*Your instructions*
The lines to print start at the one containing "obj.data.transform(world)" and end at the one containing "bpy.data.objects.remove(obj)"; print them exactly, ends included, and only them.

# start of Data supplied

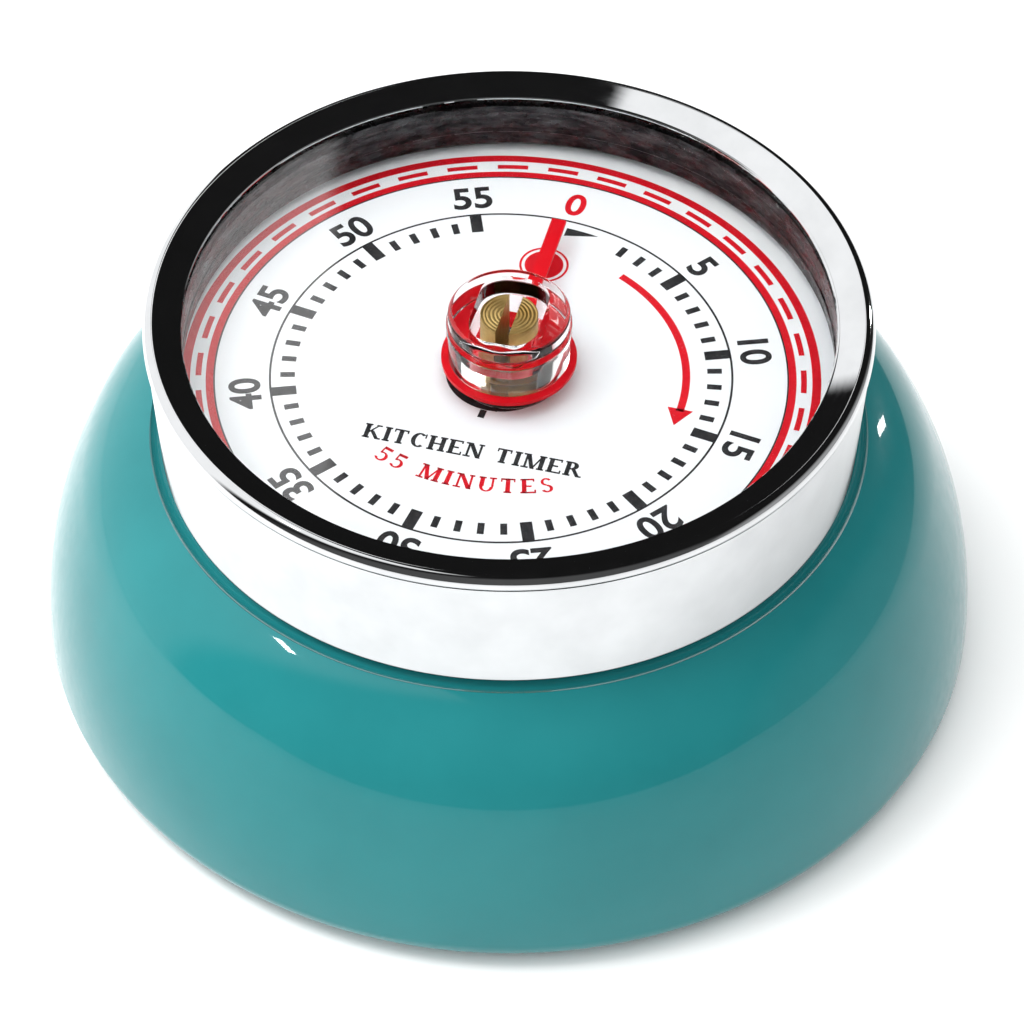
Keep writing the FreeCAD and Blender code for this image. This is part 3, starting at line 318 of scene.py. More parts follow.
def lens_material():
    """Clear acrylic, with a faint haze and moulding ripple."""
    nodes = Nodes("clear_lens")
    nodes.set(Transmission_Weight=1.0, IOR=1.49, Base_Color=(0.99, 0.995, 0.99, 1))
    nodes.rough(nodes.between(nodes.noise(120, 3), 0.0, 0.012))
    nodes.bump(nodes.noise(260, 2, 0.4), 0.0015)
    return nodes.material


def cover_material():
    """Moulded black plastic with a fine spark texture."""
    nodes = Nodes("black_cover")
    nodes.set(Specular_IOR_Level=0.4)
    nodes.paint(nodes.colours(nodes.noise(700, 4, 0.7), (0.010, 0.010, 0.011),
                              (0.022, 0.022, 0.024)))
    nodes.rough(nodes.between(nodes.noise(1200, 3), 0.38, 0.6))
    nodes.bump(nodes.noise(4200, 3, 0.6), 0.02)
    return nodes.material


def turned_brass_material():
    """Faced brass: fine tool rings round the axis, with a slight tarnish."""
    nodes = Nodes("arbor_brass")
    nodes.set(Metallic=1.0)
    way = nodes.around(1.0, 0.0006, 1.0)
    rings = nodes.node("ShaderNodeTexWave", wave_type="BANDS", bands_direction="X",
                       Scale=1150.0, Distortion=1.6, Detail=2.0, Detail_Scale=2.0)
    nodes.link(way, rings.inputs["Vector"])
    nodes.paint(nodes.colours(nodes.noise(500, 4, 0.6), (0.50, 0.31, 0.09), (0.78, 0.56, 0.22)))
    nodes.rough(nodes.between(nodes.noise(800, 3), 0.42, 0.6))
    nodes.bump(rings.outputs["Fac"], 0.03)
    return nodes.material


def chrome_material():
    """Chrome plate: near mirror, with polishing lines round the ring and faint pits."""
    nodes = Nodes("chrome_ring")
    nodes.set(Metallic=1.0)
    worked = nodes.noise(1.0, 3, 0.5, nodes.around(2600, 14, 2600))
    nodes.paint(nodes.colours(nodes.noise(300, 3), (0.55, 0.56, 0.57), (0.61, 0.62, 0.63)))
    nodes.rough(nodes.between(worked, 0.02, 0.05))
    nodes.bump(worked, 0.0004)
    return nodes.material


def retainer_material():
    """Bright rolled steel strip seen inside the ring; its colour is painted shade, near black, with
    lighter streaks round the circle that are painted reflections.
    """
    nodes = Nodes("retainer_steel")
    nodes.set(Metallic=1.0)
    painted_reflection_streaks = nodes.noise(1.0, 5, 0.7, nodes.around(500, 9, 1500))
    # painted shade and painted reflections: near-black colour with lighter streaks round the circle
    nodes.paint(nodes.colours(painted_reflection_streaks, (0.015, 0.015, 0.017), (0.16, 0.16, 0.165), 0.4, 0.85))
    nodes.rough(nodes.between(nodes.noise(1.0, 4, 0.6, nodes.around(900, 25, 2500)), 0.16, 0.42))
    nodes.bump(painted_reflection_streaks, 0.006)
    return nodes.material


MATERIALS = {
    "enamel_shell": enamel_material("enamel_shell", (0.010, 0.158, 0.168), (0.013, 0.180, 0.190),
                                    0.85),
    "black_cover": cover_material(),
    "magnet": metal_material("magnet", (0.50, 0.50, 0.49), (0.66, 0.66, 0.64), 0.18, 0.34,
                             grain=1500),
    "bell_steel": metal_material("bell_steel", (0.50, 0.50, 0.52), (0.64, 0.64, 0.66), 0.14, 0.30,
                                 (1400, 8, 1400), 1.0, circular=True),
    "chrome_ring": chrome_material(),
    "clear_lens": lens_material(),
    "retainer_steel": retainer_material(),
    "red_pointer": enamel_material("red_pointer", (0.62, 0.004, 0.010), (0.70, 0.006, 0.015),
                                   0.15),
    "dial_enamel": dial_material(),
    "spring_steel": metal_material("spring_steel", (0.10, 0.12, 0.20), (0.18, 0.20, 0.30), 0.2,
                                   0.34, (1, 1, 6), 900),
    "brass": metal_material("brass", (0.62, 0.42, 0.14), (0.80, 0.58, 0.24), 0.22, 0.4,
                            (1, 7, 1), 1600),
    "arbor_brass": turned_brass_material(),
    "plate_brass": metal_material("plate_brass", (0.60, 0.41, 0.15), (0.76, 0.55, 0.24), 0.26,
                                  0.44, (1, 14, 1), 700),
    "steel": metal_material("steel", (0.42, 0.42, 0.43), (0.58, 0.58, 0.59), 0.2, 0.36,
                            (1, 1, 5), 1800),
}
# black ink for the print, also used for the painted shade round the dial's hole
BLACK_INK_AND_SHADE = print_material("black_ink_and_shade", (0.018, 0.018, 0.020), (0.045, 0.045, 0.048))
RED_INK = print_material("red_ink", (0.60, 0.006, 0.014), (0.70, 0.012, 0.024))

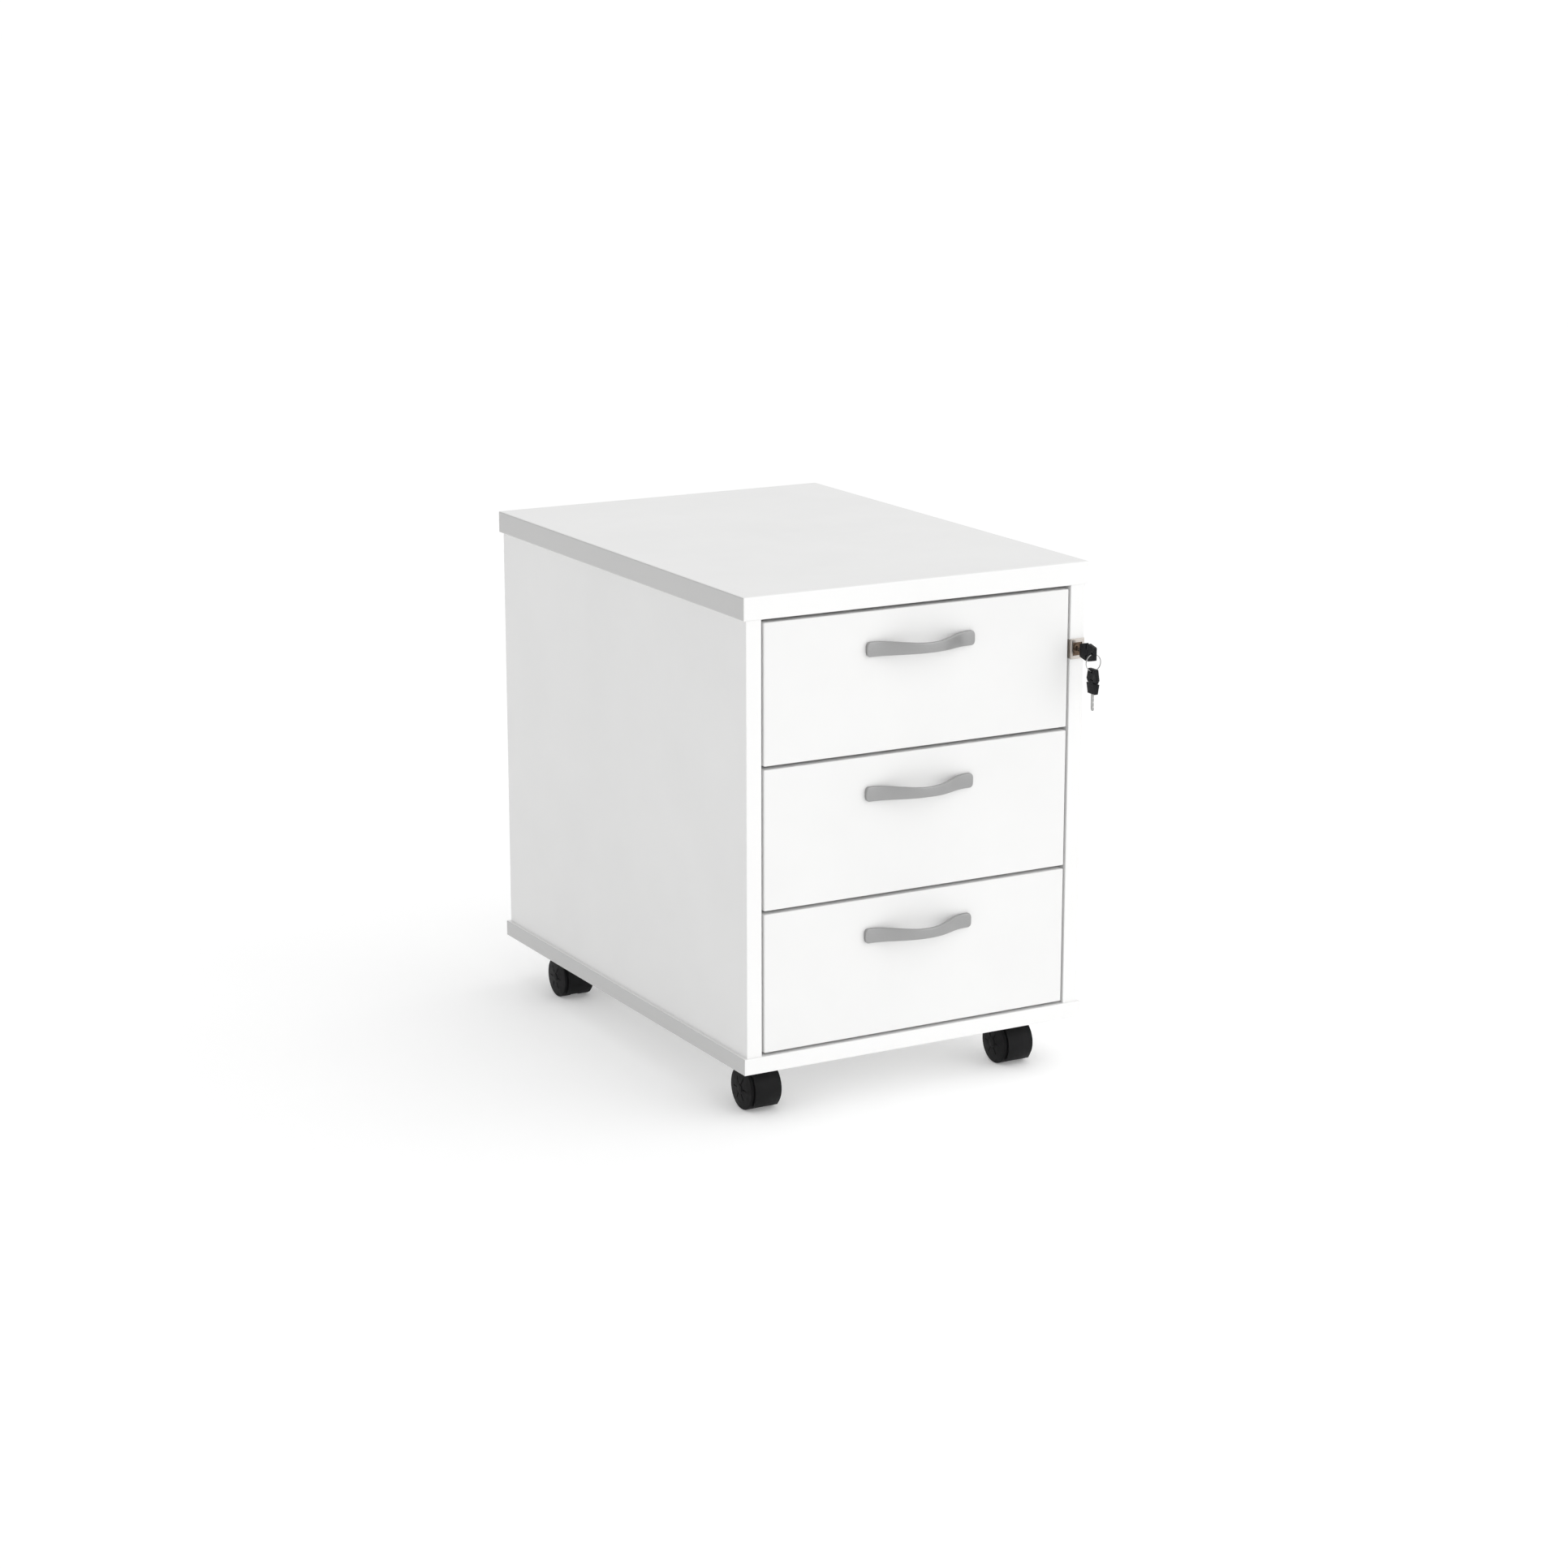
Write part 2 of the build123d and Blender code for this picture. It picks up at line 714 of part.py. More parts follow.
spare_hole_z = ring_z - ring_mid_radius - ring_play
spare_top_z = spare_hole_z + ring_hole_inset
hang = Pos(lock_x, ring_y, spare_top_z - head_length) * Rot(-90, 0, 0)
spare_blade, spare_inner, spare_outer, spare_hinge = key_parts()
save("spare_key_blade", hang * spare_blade, hang * spare_hinge)
save("spare_key_head", hang * spare_inner, hang * spare_outer)

# ---------------------------------------------------------------- castors


def castor_wheel(x, y, sign):
    """A wheel with a domed outer face, a hexagonal hub and radial grooves."""
    inner = wheel_inner_gap / 2
    outer = inner + wheel_width
    apex = outer - hub_proud
    rim = apex - wheel_dome
    shoulder = wheel_radius - wheel_shoulder
    softened = wheel_shoulder * (1 - math.sqrt(0.5))
    inner_bend = (inner + softened, wheel_radius - softened)
    outer_bend = (rim - softened, wheel_radius - softened)
    outline = [
        Line((inner, 0), (inner, shoulder)),
        ThreePointArc((inner, shoulder), inner_bend, (inner + wheel_shoulder, wheel_radius)),
        Line((inner + wheel_shoulder, wheel_radius), (rim - wheel_shoulder, wheel_radius)),
        ThreePointArc((rim - wheel_shoulder, wheel_radius), outer_bend, (rim, shoulder)),
        ThreePointArc((rim, shoulder), (apex - wheel_dome / 4, shoulder / 2), (apex, 0)),
        Line((apex, 0), (inner, 0)),
    ]
    wheel = revolve(make_face(outline), Axis.X, 360)
    hub = Pos(rim, 0, 0) * Rot(0, 90, 0) * extrude(RegularPolygon(hub_across / 2, 6), outer - rim)
    wheel = wheel + hub
    cut_depth = groove_floor + overrun
    for step in range(groove_count):
        turn = Rot(360 / groove_count * (step + 0.5), 0, 0)
        centre = Pos(outer - groove_floor + cut_depth / 2, 0, groove_middle_radius)
        wheel = wheel - turn * centre * Box(cut_depth, groove_width, groove_length)
    bore_end = outer - castor_axle_inset
    wheel = wheel - rod_x(0, bore_end, 0, 0, castor_axle_radius + running_clearance)
    if sign < 0:
        wheel = mirror(wheel, about=Plane.YZ)
    return Pos(x, y, wheel_radius) * wheel


def castor_hood(x, y):
    """The hood over both wheels, with the web that holds the axle and the boss for the king pin."""
    z = wheel_radius
    inner = wheel_radius + hood_clearance
    outer = inner + hood_wall
    half = hood_width / 2
    web_half = wheel_inner_gap / 2 - web_clearance
    low = math.radians(-hood_low_angle)
    back = math.radians(hood_back_angle)
    ends = ((-math.cos(low), math.sin(low)), (math.cos(back), math.sin(back)))
    arcs = []
    for radius in (inner, outer):
        start, end = [(c * radius, s * radius) for c, s in ends]
        arcs.append(ThreePointArc(start, (0, radius), end))
    caps = [Line(arcs[0] @ 0, arcs[1] @ 0), Line(arcs[0] @ 1, arcs[1] @ 1)]
    shell = extrude(make_face(arcs + caps), half, both=True)
    shell = Pos(x, y, z) * (Plane.YZ * shell)
    web = rod_x(x - web_half, x + web_half, y, z, wheel_radius - ground_clearance)
    fan = [Line((0, 0), arcs[0] @ 0), arcs[0], Line(arcs[0] @ 1, (0, 0))]
    web = web + Pos(x, y, z) * (Plane.YZ * extrude(make_face(fan), web_half, both=True))
    top_z = z + outer
    stem_y = y + castor_trail
    web = web + block(x - web_half, x + web_half, y, stem_y + boss_radius - hood_overlap,
                      z + rib_foot_above_axle, top_z - hood_overlap)
    boss = rod_z(x, stem_y, z + boss_foot_above_axle, top_z, boss_radius)
    gullet = rod_x(x + web_half, x + 3 * half, y, z, inner)
    boss = cut(boss, [gullet, rod_x(x - web_half, x - 3 * half, y, z, inner)])
    hood = shell + web + boss
    hood = hood - rod_x(x - web_half, x + web_half, y, z, castor_axle_radius)
    plate_foot = base_foot - castor_plate_thickness
    return hood - rod_z(x, stem_y, plate_foot - king_pin_depth - king_pin_room, plate_foot,
                        king_pin_radius + running_clearance)


def castor_plate(x, y):
    """The mounting plate with the king pin riveted into it."""
    plate_foot = base_foot - castor_plate_thickness
    half = castor_plate_side / 2
    stem_y = y + castor_trail
    plate = block(x - half, x + half, stem_y - half, stem_y + half, plate_foot, base_foot)
    plate = fillet(plate.edges().filter_by(Axis.Z), castor_plate_corner)
    plate = plate + rod_z(x, stem_y, plate_foot - king_pin_depth, plate_foot, king_pin_radius)
    return cut(plate, plate_screws)


for name, x, y in castor_places():
    save(f"{name}_castor_hood", castor_hood(x, y))
    save(f"{name}_castor_left_wheel", castor_wheel(x, y, -1))
    save(f"{name}_castor_right_wheel", castor_wheel(x, y, 1))

axle_reach = wheel_inner_gap / 2 + wheel_width - castor_axle_inset - axle_end_room
for name, x, y in castor_places():
    axle = rod_x(x - axle_reach, x + axle_reach, y, wheel_radius, castor_axle_radius)
    save(f"{name}_castor_axle", axle)
save("castor_plates", *[castor_plate(x, y) for _, x, y in castor_places()])
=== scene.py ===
import json
import math

import bmesh
import bpy
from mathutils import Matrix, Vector

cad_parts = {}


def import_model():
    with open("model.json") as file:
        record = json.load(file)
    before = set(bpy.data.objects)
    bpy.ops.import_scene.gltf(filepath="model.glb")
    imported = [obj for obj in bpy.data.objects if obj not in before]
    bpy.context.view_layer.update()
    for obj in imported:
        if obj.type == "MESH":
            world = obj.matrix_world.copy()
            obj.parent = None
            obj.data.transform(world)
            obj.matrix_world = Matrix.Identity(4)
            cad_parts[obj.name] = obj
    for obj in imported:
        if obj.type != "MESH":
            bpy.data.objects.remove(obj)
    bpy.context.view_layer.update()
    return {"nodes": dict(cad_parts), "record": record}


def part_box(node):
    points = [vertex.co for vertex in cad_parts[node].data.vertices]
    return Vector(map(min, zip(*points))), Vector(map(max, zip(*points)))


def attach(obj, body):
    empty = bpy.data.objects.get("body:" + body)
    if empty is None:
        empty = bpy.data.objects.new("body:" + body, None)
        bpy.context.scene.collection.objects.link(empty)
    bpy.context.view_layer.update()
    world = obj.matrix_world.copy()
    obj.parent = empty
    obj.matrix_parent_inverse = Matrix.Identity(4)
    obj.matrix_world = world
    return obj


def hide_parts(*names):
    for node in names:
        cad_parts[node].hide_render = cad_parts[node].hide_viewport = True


# A white drawer pedestal on black twin-wheel castors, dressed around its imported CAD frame.
# Everything is in metres: X along the drawer fronts, Y to the back, Z up from the floor.

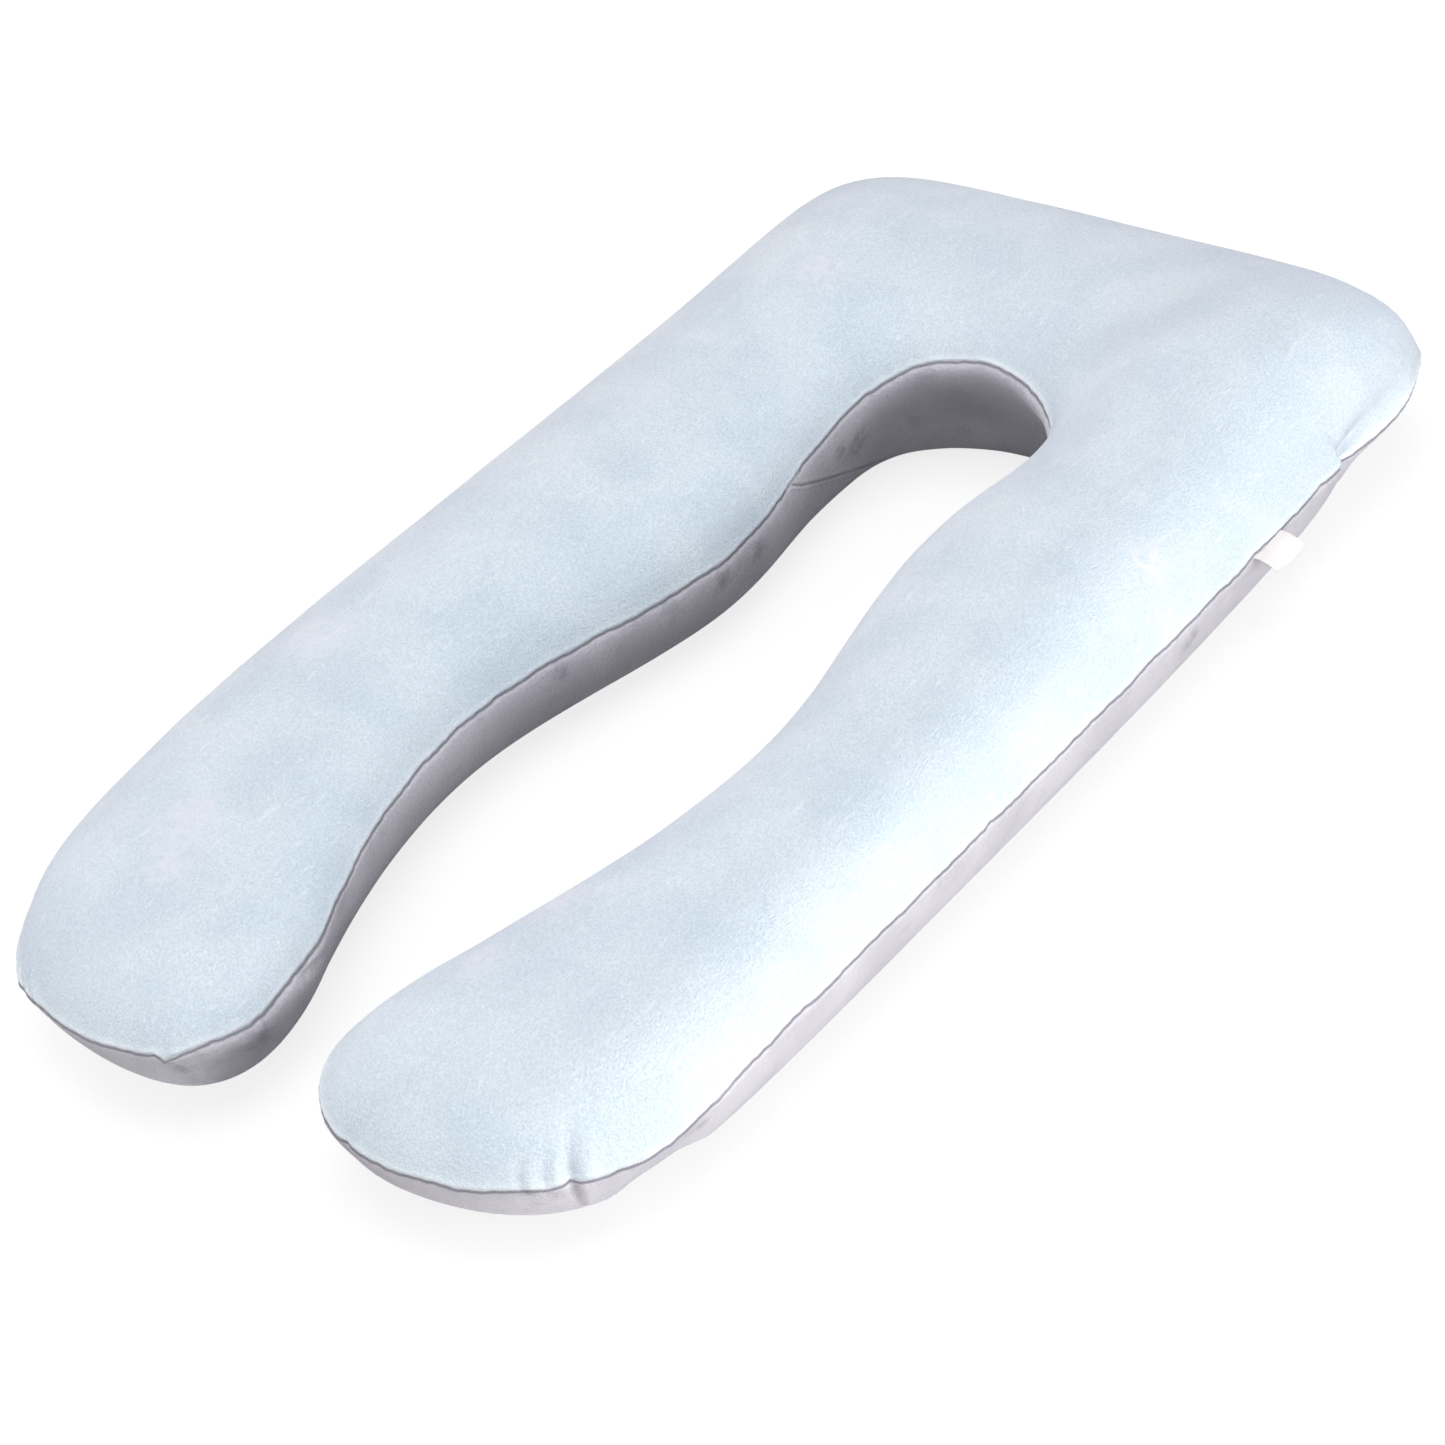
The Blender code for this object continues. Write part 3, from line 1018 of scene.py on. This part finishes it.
@dataclass(frozen=True)
class VelvetFinish:
    """Short-pile polyester velvet.

    The pile lies a little one way or the other where a hand has brushed it, which leaves soft lighter and darker
    patches and fine light hairlines. It scatters light at grazing angles, so its edges look paler than its face.
    Real strands of pile are a few tenths of a millimetre apart, too fine for the picture, so the grain and the
    hairlines are drawn coarser than they are, at the size where they show.
    """

    name: str
    brushed_up: str
    brushed_down: str
    hairline: str
    smudge: str
    # turned is painted at the turned edge: a highlight on the blue, shade in the seam and the join on the grey.
    turned: str
    # pressed is pressed pile, and on the grey partly painted shade in slack folds.
    pressed: str
    sheen: float
    sheen_colour: str
    patches: Clouds = Clouds(85.0, 2.0, 0.5, 0.15, (0.34, 0.66))
    smudges: Clouds = Clouds(26.0, 2.0, 0.5, 0.9, (0.54, 0.86), 0.55)
    hairlines: Clouds = Clouds(4.5, 1.0, 0.5, 0.6, (0.63, 0.82), 0.60)
    tufts: Clouds = Clouds(11.0, 3.0, 0.6, 0.8, (0.20, 0.64), 0.75)
    grain: Clouds = Clouds(1.7, 2.0, 0.6, 0.0, (0.35, 0.65))
    hairline_stroke: tuple = (35.0, 0.14)
    grain_stroke: tuple = (-20.0, 0.65)
    speckle: float = 0.11
    light_fleck_share: float = 0.6
    edge_mm: float = 4.4
    edge_share: float = 0.90
    pebble_mm: float = 5.0
    pebble_share: float = 0.25
    pile_depth: float = 0.0015
    dullness: tuple = (0.72, 0.92)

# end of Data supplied

*Completed exercise*
            obj.data.transform(world)
            obj.matrix_world = Matrix.Identity(4)
            cad_parts[obj.name] = obj
    for obj in imported:
        if obj.type != "MESH":
            bpy.data.objects.remove(obj)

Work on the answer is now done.